Date modified: Fri 2023-11-10 . 11:30 AM
Date created: Fri 2023-11-10 . 10:33 AM
# Week 11 Problem Set A. ## Reading. Chapter 4.4 Concavity and curve sketching Chapter 4.5 Applied optimization Chapter 4.6 Newton's method This problem set is on curve sketching (4.4). ## Problems. ### Graphing functions. Graph the following functions. Be sure to (0) identify the domain of the function, (1) identify intervals of increasing and decreasing, (2) identify intervals of concavity, (3) identify locations of interesting points (local extrema, inflection points, $x-$ and $y-$intercepts), and (4) asymptotes if any. 1. $y = x^{2} - 4x + 3$ 2. $y = x^{3} - 3x + 3$ 3. $y = -2x^{3} + 6x^{2} - 3$ 4. $y = (x-2)^{3} + 1$ 5. $\displaystyle y = \frac{x}{\sqrt{x^{2}+1}}$ 6. $y = x \sqrt{8-x^{2}}$ 7. $y = \sqrt{16 - x^{2}}$ 8. $\displaystyle y = \frac{x^{2}-3}{x-2}$ 9. $\displaystyle y = \frac{8x}{x^{2}+4}$ ### Graphing rational functions Graph the following rational functions. Again (0) identify the domain of the function, (1) identify intervals of increasing and decreasing, (2) identify intervals of concavity, (3) identify locations of interesting points (local extrema, inflection points, $x-$ and $y-$intercepts), and (4) asymptotes if any.
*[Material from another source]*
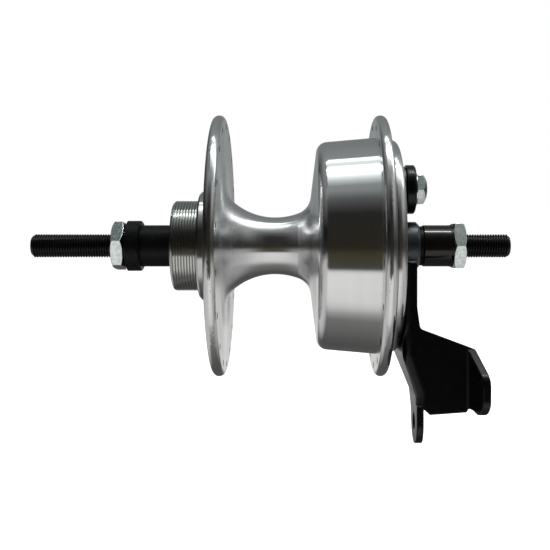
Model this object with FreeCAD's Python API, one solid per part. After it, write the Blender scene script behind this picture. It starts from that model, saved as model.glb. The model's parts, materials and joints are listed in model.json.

Don't forget, long division can help you deduce long term asymptotic behaviors. 1. $\displaystyle y= \frac{2x^{2}+x-1}{x^{2}-1}$ 2. $\displaystyle y=\frac{x^{4}+1}{x^{2}}$ 3. $\displaystyle y = \frac{1}{x^{2}-1}$ 4. $\displaystyle y = \frac{x^{2}-2}{x^{2}-1}$ 5. $\displaystyle y = \frac{x^{2}}{x+1}$ 6. $\displaystyle y = \frac{x^{2}-x+1}{x-1}$ 7. $\displaystyle y = \frac{x^{3}-3x^{2}+3x-1}{x^{2}+x-2}$ ////